Oh no! Your team is stranded in the barren Siberian wastelands and a sudden winter storm is approaching. Using only the materials on hand, you need to build a structure that will withstand the harsh winds of the storm. Unfortunately, the leader of your expedition has been struck with frostbite in both hands, and all the others are suffering from severe snow blindness.

Helps with: Leadership, trust, decision-making, adaptability.

Time: 30 minutes.

What you need: Blindfolds, an electric fan, and simple building materials such as card stock or cardboard paper, toothpicks, rubber bands, straws, masking tape, sticky notes, etc.


  1. Split the group into teams of 4 – 5 people. Each group should elect a leader.
  2. Team leaders are not allowed to use their hands in any way to help the group, and group members must be blindfolded during the exercise.
  3. Teams have 30 minutes to construct a small tent structure that can withstand the wind from the highest setting on the fan.

3. Dumbest Idea First


Thinking outside the box can stimulate your creativity and lead you to solutions that would normally sound too crazy to work. By looking at these crazy solutions first, you can expand your options and discover the possible solutions that might not be as obvious.

Helps with: Creative problem solving, critical thinking, quick problem solving.

Time: 15 – 20 minutes.

What you need: Piece of paper, pen or pencil.

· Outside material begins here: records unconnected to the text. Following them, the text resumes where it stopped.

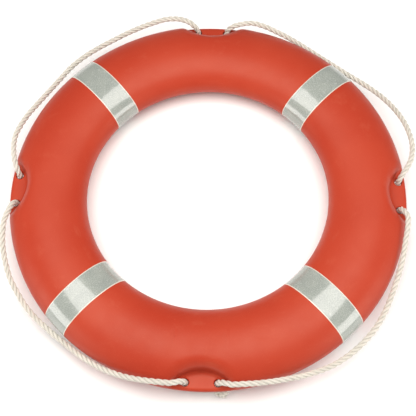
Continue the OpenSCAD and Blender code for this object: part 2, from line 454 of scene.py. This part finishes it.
def smooth_through(points, step):
    """A centripetal Catmull-Rom curve through points, at even steps along its length."""
    samples = 24
    p = np.asarray(points, float)
    p = np.vstack([2 * p[0] - p[1], p, 2 * p[-1] - p[-2]])
    gap = np.sqrt(np.linalg.norm(np.diff(p, axis=0), axis=1))
    dense = []
    for i in range(1, len(p) - 2):
        t0, t1, t2, t3 = np.cumsum([0, gap[i - 1], gap[i], gap[i + 1]])
        t = np.linspace(t1, t2, samples, endpoint=False)[:, None]
        a1 = (t1 - t) / (t1 - t0) * p[i - 1] + (t - t0) / (t1 - t0) * p[i]
        a2 = (t2 - t) / (t2 - t1) * p[i] + (t - t1) / (t2 - t1) * p[i + 1]
        a3 = (t3 - t) / (t3 - t2) * p[i + 1] + (t - t2) / (t3 - t2) * p[i + 2]
        b1 = (t2 - t) / (t2 - t0) * a1 + (t - t0) / (t2 - t0) * a2
        b2 = (t3 - t) / (t3 - t1) * a2 + (t - t1) / (t3 - t1) * a3
        dense.append((t2 - t) / (t2 - t1) * b1 + (t - t1) / (t2 - t1) * b2)
    dense = np.vstack(dense + [p[-2:-1]])
    run = run_along(dense)
    at = np.linspace(0, run[-1], max(2, round(run[-1] / step)) + 1)
    return np.stack([np.interp(at, run, dense[:, k]) for k in range(3)], -1)


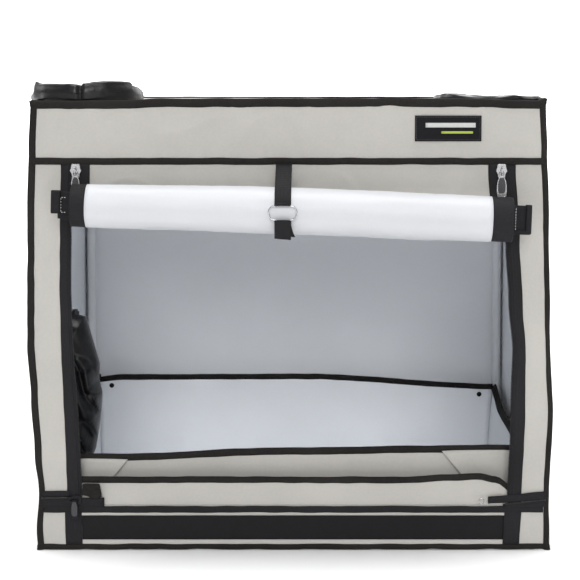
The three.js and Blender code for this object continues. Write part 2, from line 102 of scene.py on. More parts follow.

  1. Present a problem to your team. This could be a real-world problem your team is actually facing, or it could be a made-up scenario. Example: your company is trying to beat a competitor to secure a contract with a high-paying client, but the client is leaning towards your competitors. You have a short time to change their minds before they make the official decision.
  2. With the problem presented, instruct your team to come up with the dumbest ideas they can think of to address the problem. Write them all down.
  3. Once each person has presented a few ideas, go through the list and evaluate each idea to see which ones are the most viable. List them down from the most likely to work to the least likely.

4. Wool Web


As difficult as it is to replicate the complexity of real-world problems, that’s no reason not to try! Wool web creates a problem that seems impossible in the beginning, but with the right direction and working together, teams can learn to break down impossible situations into solvable problems one step at a time.

Helps with: Communication, leadership.

Time: 30 minutes.

What you need: A few small balls of yarn.


  1. Divide the group into teams of equal size. Each time gets a ball of yarn.
  2. Instruct each team to make a large web from the yarn ball. Give them 5 – 10 minutes to do so. Once they’re done, rotate all the teams so that each team is at a yarn web they did not build.
  3. Each team should select one person to unwind the web. This person will be blindfolded, and the rest of the team should direct them on how to unwind the web through verbal instructions only. The first team to do it wins the game.

5. Tallest Tower


Simple construction projects can help teams develop strategies to overcome out of the box problems. Using only 2 materials, teams will compete to make the tallest tower in a set amount of time.

Helps with: Collaboration, creative thinking.

Time: 30 minutes.

What you need: 1 pack uncooked spaghetti noodles, 1 bag of marshmallows.


  1. Divide your group into 2 equal teams. Give each team 20 – 30 uncooked spaghetti noodles and 3 – 4 marshmallows.
  2. In the given time, teams will compete to create the tallest tower using only the materials provided. A marshmallow must be placed at the top of the tower.

6. Spider Web


A crafty spider has trapped your group in its lair. To escape, you must pass through its web to get to the other side safely. Each member of the team must pass through the web without touching it, but each hole in the web is only accessible once.

Helps with: Resource management, critical thinking, collaboration.

Time: 30 – 40 minutes.

What you need: 1 long ball of yarn, strong tape, scissors.


  1. Create a large web between two stationary objects (walls, trees, desks, etc.). The web should have 2 – 3 more holes than the number of people in the group, and hoes should be of varying sizes with some being simple to pass through and others more difficult. Position your team on 1 side of the web.
  2. The goal is for them to go through the holes in the web without touching it. Each team member can only get to the other side through the web, not by going around the web.
  3. Instruct your team to pass through the web one at a time, with each hole being closed as it’s used. The activity is over once the entire team is through to the other side.

7. Shrinking Vessel


Your whole team is stuck within a slowly shrinking vessel. It’s up to them to figure out how to stay inside the given space as it gradually closes in.

Helps with: Adaptability, quick thinking, collaboration.

Time: 10 minutes.

What you need: A rope, ball of yarn, or similarly thick string.


  1. Put a large circle of rope on the floor. Position your entire team within the circle.
  2. Slowly reduce the size of the circle. Instruct your team to work together to keep the whole team within the circle as it gets smaller. No one should step outside the circle. See how small you can make the space before they’re unable to stay inside.

After the activities

If you choose to do a problem solving activity with your team, take the time after you finish the activity to dissect the game and understand what happened, why it matters, and how to apply those skills in a real-world scenario. It’s not about frustrating people or playing a fun game together. These exercises can have a real impact on the way your team works and performs in the future.

Take the time to sit down and talk over the lessons of the games, including what could have been done better in terms of team interactions. The end result should be a team that understands itself a little more and is better equipped to solve problems that come up in the workplace.